Recorded data:
━━━━━━━━━━━━━━━━━━━━

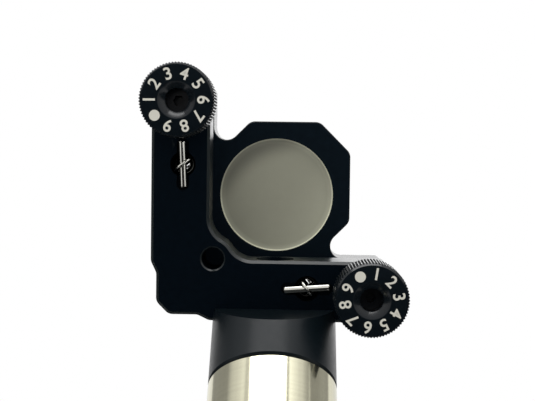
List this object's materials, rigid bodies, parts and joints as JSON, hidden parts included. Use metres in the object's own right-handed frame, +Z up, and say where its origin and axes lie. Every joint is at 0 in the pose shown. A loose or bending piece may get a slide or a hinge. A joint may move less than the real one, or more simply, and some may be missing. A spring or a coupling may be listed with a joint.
{
  "type": "kinematic mirror mount",
  "caption": "Kinematic mirror mount with two knurled fine adjusters, holding a round mirror, on a 45 degree adapter and a steel post.",
  "frame": {"origin": "centre of the post's base", "axes": "+Z up the post; the mirror faces up and towards +Y at 45 degrees, the knobs face down and towards -Y, +X is to the right seen from the knobs"},
  "size_m": [0.0527, 0.0613, 0.1182],
  "materials": {
    "post_steel": "satin",
    "black_anodised": "satin",
    "bright_steel": "gloss",
    "dark_steel": "satin",
    "brass": "satin",
    "mirror_glass": "satin",
    "nylon": "matte"
  },
  "bodies": {
    "stand": {"post": "post_steel", "post_stud": "dark_steel", "angle_adapter": "black_anodised", "mount_screw": "dark_steel", "back_plate": "black_anodised", "upper_bushing": "brass", "lower_bushing": "brass", "pivot_anchor": "bright_steel", "upper_rear_pin": "bright_steel", "lower_rear_pin": "bright_steel", "upper_spring": "bright_steel", "lower_spring": "bright_steel"},
    "upper_tip": {"upper_tip_ball": "bright_steel"},
    "upper_adjuster": {"upper_screw": "dark_steel", "upper_knob": "black_anodised"},
    "lower_tip": {"lower_tip_ball": "bright_steel"},
    "lower_adjuster": {"lower_screw": "dark_steel", "lower_knob": "black_anodised"},
    "pivot": {"pivot_ball": "bright_steel"},
    "optic_plate": {"front_plate": "black_anodised", "pivot_seat": "bright_steel", "vee_seat": "bright_steel", "flat_seat": "bright_steel", "mirror_disc": "mirror_glass", "lock_screw": "dark_steel", "lock_tip": "nylon", "upper_front_pin": "bright_steel", "lower_front_pin": "bright_steel"}
  },
  "joints": [
    {"name": "upper_advance", "type": "slide", "parent": "stand", "child": "upper_tip", "axis": [0, 0.7071, 0.7071], "range_m": [-0.00254, 0.00254]},
    {"name": "upper_turn", "type": "hinge", "parent": "upper_tip", "child": "upper_adjuster", "pos_m": [-0.01905, -0.02973, 0.10093], "axis": [0, 0.7071, 0.7071], "range_deg": [-2890, 2890]},
    {"name": "lower_advance", "type": "slide", "parent": "stand", "child": "lower_tip", "axis": [0, 0.7071, 0.7071], "range_m": [-0.00254, 0.00254]},
    {"name": "lower_turn", "type": "hinge", "parent": "lower_tip", "child": "lower_adjuster", "pos_m": [0.01905, -0.00279, 0.07399], "axis": [0, 0.7071, 0.7071], "range_deg": [-2890, 2890]},
    {"name": "pitch", "type": "hinge", "parent": "stand", "child": "pivot", "pos_m": [-0.01905, 0.00229, 0.07907], "axis": [-1, 0, 0], "range_deg": [-3.83, 3.83], "deforming": ["upper_spring"]},
    {"name": "yaw", "type": "hinge", "parent": "pivot", "child": "optic_plate", "pos_m": [-0.01905, 0.00229, 0.07907], "axis": [0, -0.7071, 0.7071], "range_deg": [-3.83, 3.83], "deforming": ["lower_spring"]}
  ],
  "couplings": [
    {"joint": "upper_turn", "follows": "upper_advance", "rad_per_m": 19790},
    {"joint": "pitch", "follows": "upper_advance", "rad_per_m": 26.247},
    {"joint": "lower_turn", "follows": "lower_advance", "rad_per_m": 19790},
    {"joint": "yaw", "follows": "lower_advance", "rad_per_m": 26.247}
  ]
}
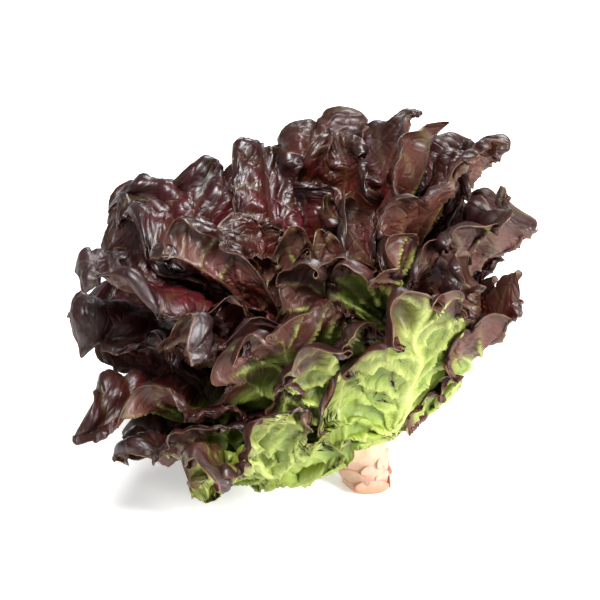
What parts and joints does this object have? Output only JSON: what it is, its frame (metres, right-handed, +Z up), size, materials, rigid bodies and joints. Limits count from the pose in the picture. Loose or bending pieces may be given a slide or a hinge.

━━━━━━━━━━━━━━━━━━━━

The task: Nothing may be left out: return each entry exactly as it reads.

Completed exercise:
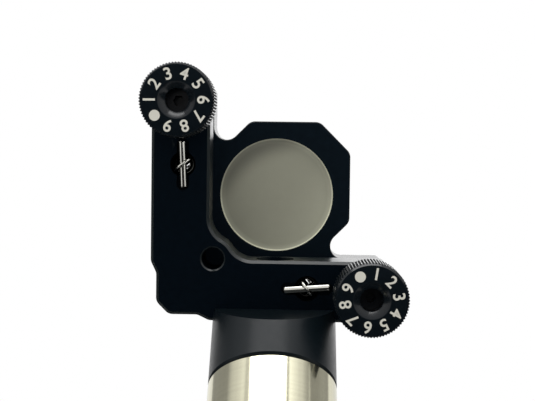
List this object's materials, rigid bodies, parts and joints as JSON, hidden parts included. Use metres in the object's own right-handed frame, +Z up, and say where its origin and axes lie. Every joint is at 0 in the pose shown. A loose or bending piece may get a slide or a hinge. A joint may move less than the real one, or more simply, and some may be missing. A spring or a coupling may be listed with a joint.
{
  "type": "kinematic mirror mount",
  "caption": "Kinematic mirror mount with two knurled fine adjusters, holding a round mirror, on a 45 degree adapter and a steel post.",
  "frame": {"origin": "centre of the post's base", "axes": "+Z up the post; the mirror faces up and towards +Y at 45 degrees, the knobs face down and towards -Y, +X is to the right seen from the knobs"},
  "size_m": [0.0527, 0.0613, 0.1182],
  "materials": {
    "post_steel": "satin",
    "black_anodised": "satin",
    "bright_steel": "gloss",
    "dark_steel": "satin",
    "brass": "satin",
    "mirror_glass": "satin",
    "nylon": "matte"
  },
  "bodies": {
    "stand": {"post": "post_steel", "post_stud": "dark_steel", "angle_adapter": "black_anodised", "mount_screw": "dark_steel", "back_plate": "black_anodised", "upper_bushing": "brass", "lower_bushing": "brass", "pivot_anchor": "bright_steel", "upper_rear_pin": "bright_steel", "lower_rear_pin": "bright_steel", "upper_spring": "bright_steel", "lower_spring": "bright_steel"},
    "upper_tip": {"upper_tip_ball": "bright_steel"},
    "upper_adjuster": {"upper_screw": "dark_steel", "upper_knob": "black_anodised"},
    "lower_tip": {"lower_tip_ball": "bright_steel"},
    "lower_adjuster": {"lower_screw": "dark_steel", "lower_knob": "black_anodised"},
    "pivot": {"pivot_ball": "bright_steel"},
    "optic_plate": {"front_plate": "black_anodised", "pivot_seat": "bright_steel", "vee_seat": "bright_steel", "flat_seat": "bright_steel", "mirror_disc": "mirror_glass", "lock_screw": "dark_steel", "lock_tip": "nylon", "upper_front_pin": "bright_steel", "lower_front_pin": "bright_steel"}
  },
  "joints": [
    {"name": "upper_advance", "type": "slide", "parent": "stand", "child": "upper_tip", "axis": [0, 0.7071, 0.7071], "range_m": [-0.00254, 0.00254]},
    {"name": "upper_turn", "type": "hinge", "parent": "upper_tip", "child": "upper_adjuster", "pos_m": [-0.01905, -0.02973, 0.10093], "axis": [0, 0.7071, 0.7071], "range_deg": [-2890, 2890]},
    {"name": "lower_advance", "type": "slide", "parent": "stand", "child": "lower_tip", "axis": [0, 0.7071, 0.7071], "range_m": [-0.00254, 0.00254]},
    {"name": "lower_turn", "type": "hinge", "parent": "lower_tip", "child": "lower_adjuster", "pos_m": [0.01905, -0.00279, 0.07399], "axis": [0, 0.7071, 0.7071], "range_deg": [-2890, 2890]},
    {"name": "pitch", "type": "hinge", "parent": "stand", "child": "pivot", "pos_m": [-0.01905, 0.00229, 0.07907], "axis": [-1, 0, 0], "range_deg": [-3.83, 3.83], "deforming": ["upper_spring"]},
    {"name": "yaw", "type": "hinge", "parent": "pivot", "child": "optic_plate", "pos_m": [-0.01905, 0.00229, 0.07907], "axis": [0, -0.7071, 0.7071], "range_deg": [-3.83, 3.83], "deforming": ["lower_spring"]}
  ],
  "couplings": [
    {"joint": "upper_turn", "follows": "upper_advance", "rad_per_m": 19790},
    {"joint": "pitch", "follows": "upper_advance", "rad_per_m": 26.247},
    {"joint": "lower_turn", "follows": "lower_advance", "rad_per_m": 19790},
    {"joint": "yaw", "follows": "lower_advance", "rad_per_m": 26.247}
  ]
}
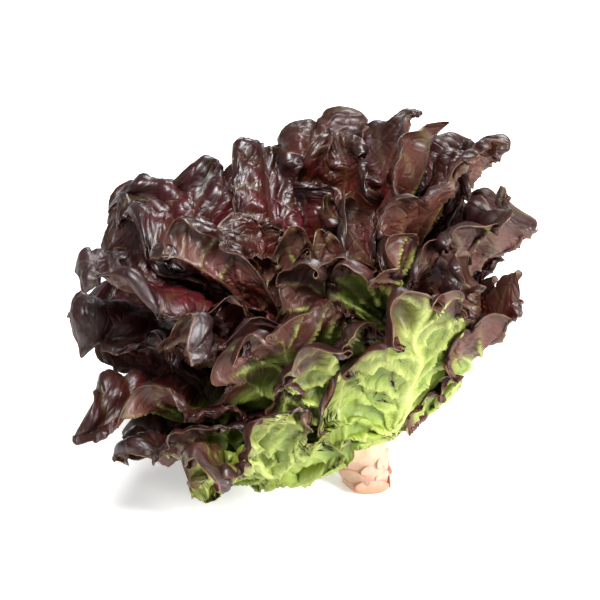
What parts and joints does this object have? Output only JSON: what it is, its frame (metres, right-handed, +Z up), size, materials, rigid bodies and joints. Limits count from the pose in the picture. Loose or bending pieces may be given a slide or a hinge.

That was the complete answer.